Oh, sorry, were you responding to publiusr's musing about an "astronomy-free" reinvention? In that case, there'd be no point even using a real star name like Wolf 359. That'd be like inventing an imaginary city and calling it Pittsburgh.
 
^It'd explain how we keep seeing "real" cities that doesn't look those cities, on TV....like how palm trees were visible in "suburban Maryland" or snow-capped mountains in shows set in Kansas. :lol:
 
Good point about Spock's red matter gambit being meant to save inhabited systems outside of Romulus/Remus' home system from the supernova wavefront. I had forgotten that implication.
 
It's one of the ways to make sense of the ambiguous events of the 2009 movie. A map showing a sphere of death X lightyears across would be fine, but it wouldn't necessarily help with any specific drama points. Even with X=1,000, we'd still fall far short of the kaboom really directly threatening "the galaxy". And with X=0.01, we still would have a decapitated Star Empire, no doubt soon shattered to factions given how it's a Romulan Star Empire, consisting of those folks who left Vulcan because they didn't want to give up their infighting ways...

Yet with Spock's intervention as speculated above, it would be X=1 AU, more or less.

Timo Saloniemi
 
Good point about Spock's red matter gambit being meant to save inhabited systems outside of Romulus/Remus' home system from the supernova wavefront. I had forgotten that implication.

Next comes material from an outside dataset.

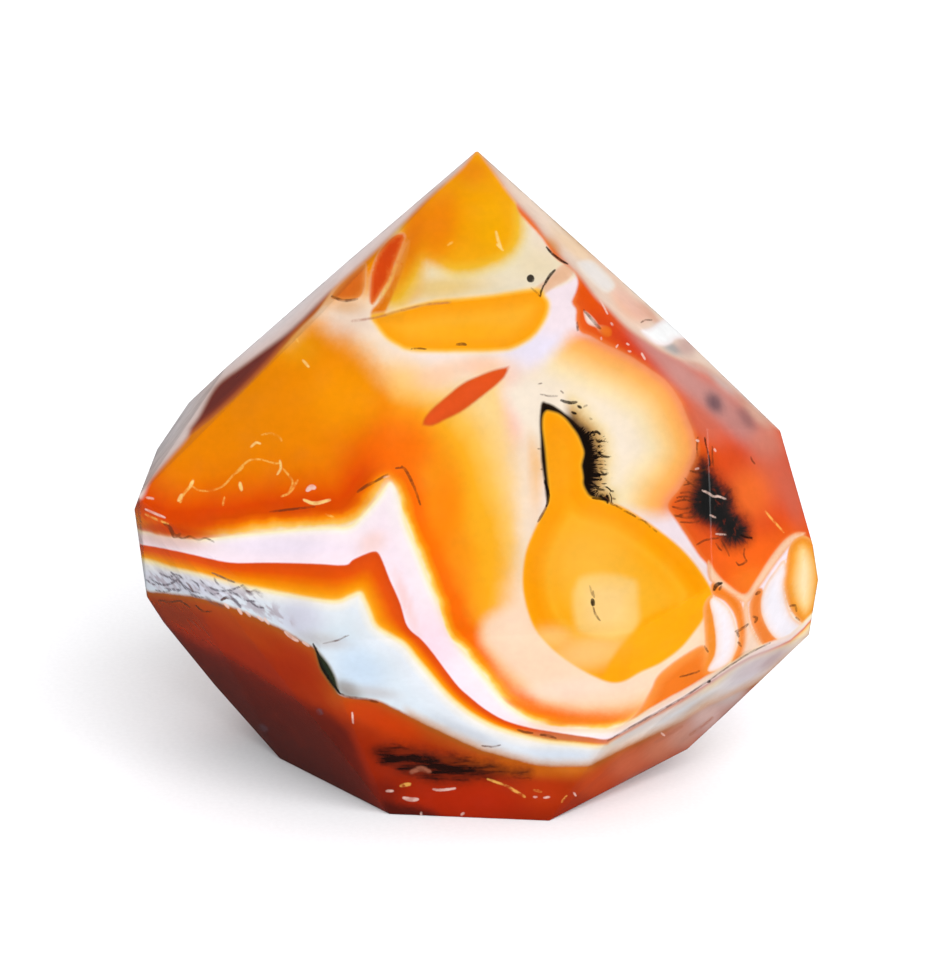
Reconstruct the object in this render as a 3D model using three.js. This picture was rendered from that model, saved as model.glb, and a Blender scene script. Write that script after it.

Although I still can't figure out what the point is of using the red matter after the supernova already occurred. My best handwave is that the "black hole" was meant to orbit within the expanding cloud of superhot plasma and swallow up enough of it to diminish its density and heat and reduce the amount of radiation it generated, but that seems like putting a band-aid on an amputated limb.
 
Depending on the distances to and population levels of the nearby systems - which we still won't know unless/until those come up in some later story in whichever branch series - it could have been enough.
 
Hello again everyone,
I just wanted to say thanks again to everyone who’s taken a look at the maps, and an even bigger thanks to everyone who has posted. I’d hit a bit of a dead end with them, and wasn’t sure if there was anything I could change or take any further. The discussion here has pointed me in some new directions.

I’m in the middle of watching “Star Trek: Picard” and it’s interesting that it all seems to be unfolding in a particular part of space. Freecloud is definitely in the Alpha Doradus system, but I’ll have to wait and see if any of the rest of the “background” turns up in the actual show, since I didn’t spot anything else in “Stardust City Rag”. “Vashti” (in the “Quiris Sector”), “Fenris” and “Daimanta” all seem to be quite near each other, but are they also fairly close to Freecloud? I’m not sure that’ll be clarified, but I am getting intrigued by the idea of a “Picard” map of the space near Alpha Doradus.

In the meantime, I’ve convinced myself to go back and look much more systematically at the various candidates for “Bajor” and “Cardassia” in Gaia DR2. Even if I don’t change my mind, at least it’ll be on the basis that I’m sure I can’t find anything better.